Unfortunately everything I initially saw in him (Wit! Charm! Money! Exotic Holidays! Accidental Pregnancy followed by Life-Long Financial Security!) transmogrified into a pasty, red-faced egotist with occasional bad breath who’s idea of foreplay was letting me getting a word in edgeways (as long as the word was blow-job).

I just couldn’t do it. I’m afraid the wags and the wannabes and the endemol-blondes* will just have to keep their trophy-shagging badges. I tried and I failed. Once the first layer of polish started to flake off it was all downhill. (The first layer of polish, by the way, for any potential Mr Bottoms reading this, is the one that conceals farting in front of a lady)

Dinner at the Ivy with telly bigwigs and the occasional B-list presenter I could stomach: watching him pick out a rancid piece of pre-masticated spinach from between his molars, study it closely on the tip of a slightly grubby index finger, and then chow it down for a second time, was a bridge too far. Alas, I couldn’t bring myself to commit to a life with someone I didn’t really truly love.

Who’d have thought after so many years of shallowness that an overwhelming dose of self-respect would bring me crashing down at the final hurdle huh? If only that pesky desire for standing on my own two faux-Leboutins wouldn’t get in the way, I could be rich (by proxy, at least).

Ultimately however., shagging the comm. ed of a small cable channel that most people have never heard of, let alone subscribe to, was never going to make me truly happy, or keep me in coke and cocktails. As somebody more eloquent (and far-sighted) than I am once said – “you can only really ever shag your way to the middle-ground.”

So here I am – back among you, newly single and ready to lap-dance (if necessary) up that greasy old pole we euphemistically call a career in TV. Yay!

Ophelia “but you can shag your way to the” Bottom

*with the greatest of respect and apologies to those blondes working at endemol who are not giggling idiots with cerebral bypasses whose only functioning neurone causes them to giggle uncontrollably every time Charlie Brooker walks within ten feet.

Sunday 18 October 2009

nano nonsense

Nano used to be the science of small things. I've seen a lot of small things in my life, (and not all of them down a microscope) but I have now stumbled upon a nano of a different kind, this being NANO WRI MO, which is short for NATIONAL NOVEL WRITING MONTH.

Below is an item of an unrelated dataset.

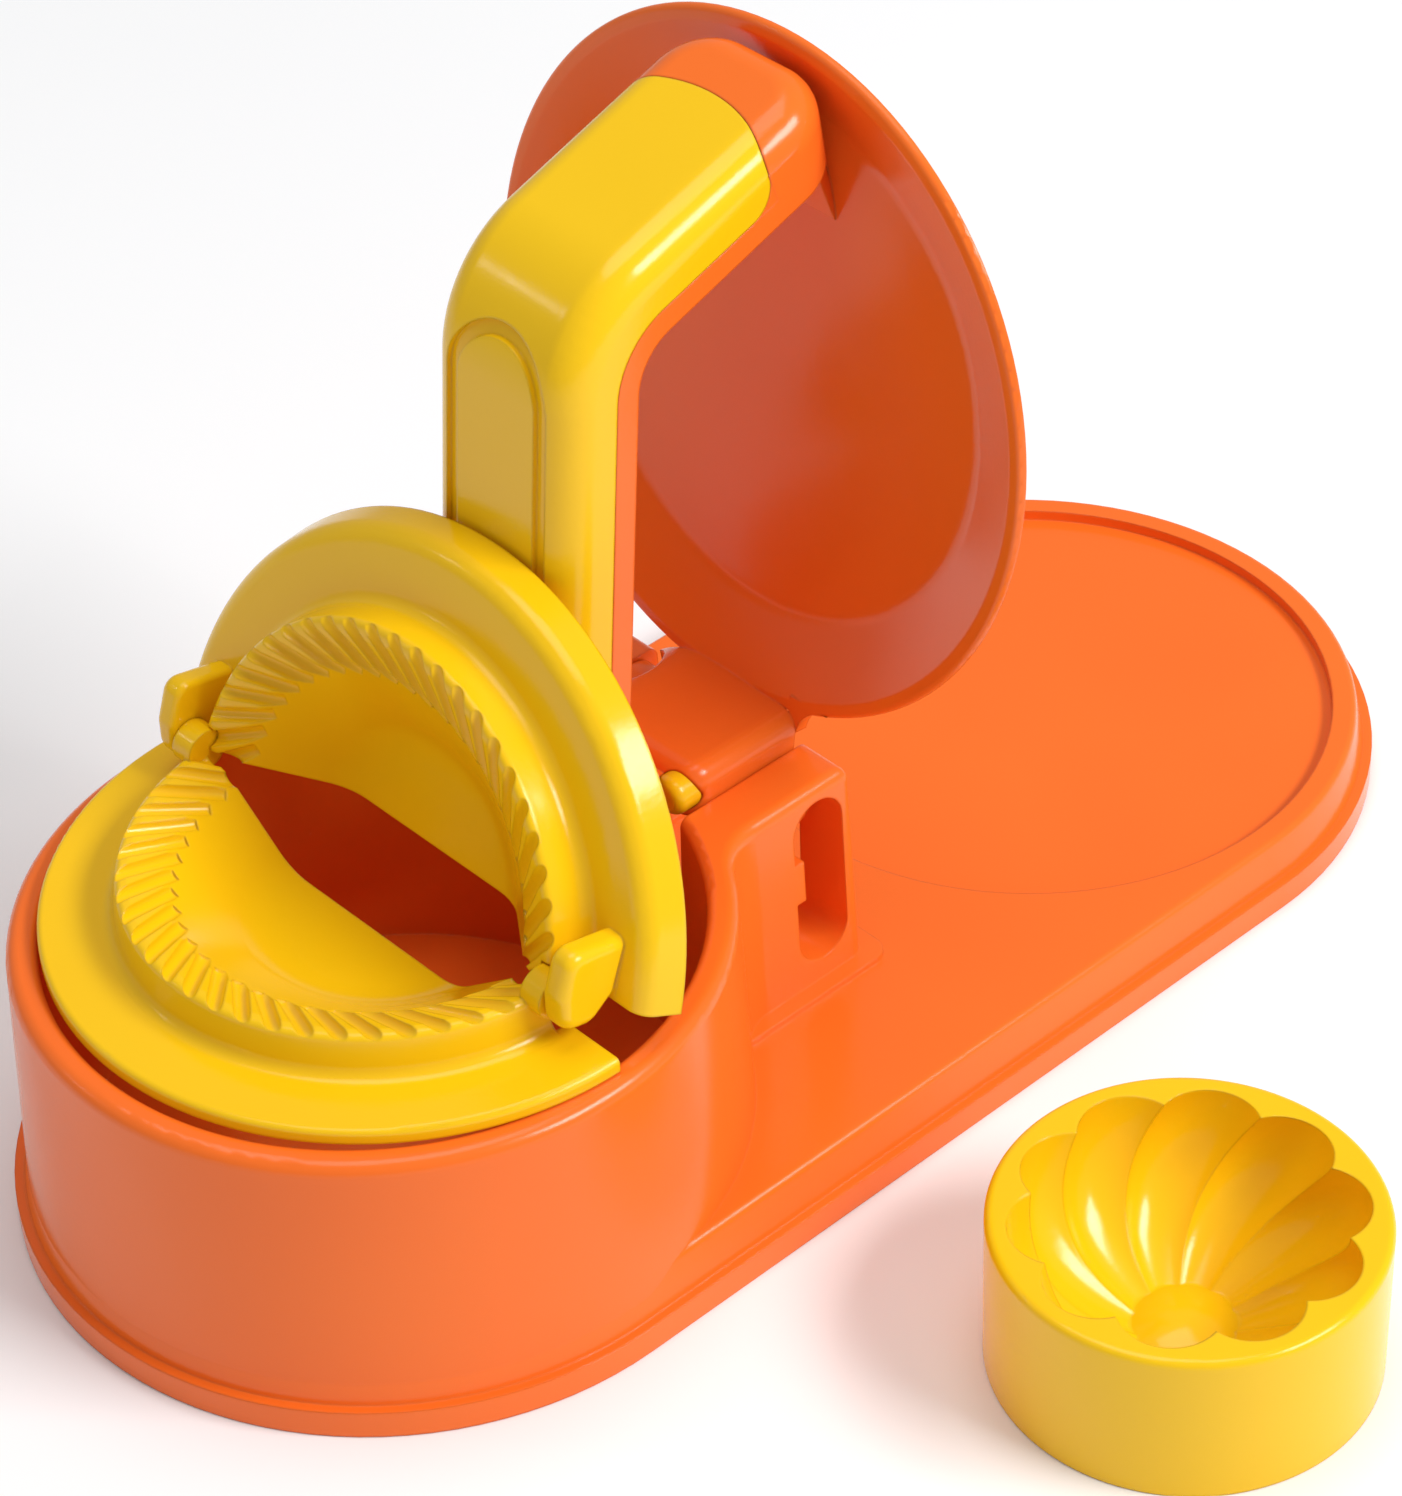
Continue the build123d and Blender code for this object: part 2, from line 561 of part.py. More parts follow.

The idea being that you force yourself, come hell, high water, doomesday, tsunami, natural disasters or acts of god, you WILL sit down at your computer for every day during the month of November and write some words, no matter how naff, shit and downright non-literary they are. The idea being, of course that by the end of the month you have written some, or perhaps all, of that book that was burning inside you and ready to get out all along. Their goal for you, is to write a 50,000 word novel by midnight on 30th september.

The list of authors who have been published after writing a Nanowrimo novel is reasonably long, but that said, its still only a drop in the ocean of the twenty one thousand six hundred and eighty-three who managed to write 50,000 words last year and were therefore declared "winners"!

But hell - writing can be cathartic, creative, consoling, consuming and fulfilling whether its published or not. We are all authors now. Its just that no bugger seems to be writing me a quarter of a million pound advance yet. I must be doing something wrong.

Well anyway, if you fancy writing a novel in a month (or trying to), go and sign up at http://www.nanowrimo.org and come and be my writing buddy (I am assuming this new creative obligation gives me the god-given right to stay up smoking and drinking whisky in my study til the early hours as I await the divine hand of inspiration to flow from the tip of my...Oh. keyboards don't have tips.

Thursday 10 September 2009

Hot Bloody Shots

So if there's one thing guaranteed to get me spitting, its a nepotistic love in. Oh look MEITGF
(I got the acronym wrong deliberately, pedants). But my latest, greatest source 0of ire is the one which slithers through my letterbox once a year, courtesy of my friends at Broadcast. Yes,its the arsing HOTSHOTS edition. Yes its the up and coming new stars of tomorrow.There's just one problem in order to be considered you have fulfil the following condition:

"To be considered as a Broadcast Hot Shot, each individual must be nominated by a company. Each nomination must also be accompanied by a written testimonial from a senior individual at that company."

RIIIIIGHT: So, in the very first category "business" we have "six to start". Correct me if I am wrong, but it appears they set up this company in 2007/2008 and they themselves (Dan and Adrian Hon) are the Chief Executive Officer and Chief Creative Officer themselves, which begs the question: who nominated them, or did they just nominate each other? That isn't really in the spirit of the games, I thought, or if it is, then perhaps Broadcast need to revise their rules?

Not that I have a problem with self nomination - in fact, far from it. I congratulate every one of those well-connected, Oxbridge educated smooth talking bastards that convinced their bosses to give an obsequious quote to Broadcast blowing smoke up their arses. Even more (much more) I congratulate those who got there under their own steam and are building brilliant careers working in fantastically successful companies and who will, in the not too distant future be calling the (metaphorical) shots in TV. But that leaves just one question. Which is : how many brilliant freelancers out there have been overlooked because, at the time of asking, they weren't working with a company that they could rely on to nominate them? Is it a coincidence that out of 17 Hotshots in production, only 1 was a freelancer? I suspect not.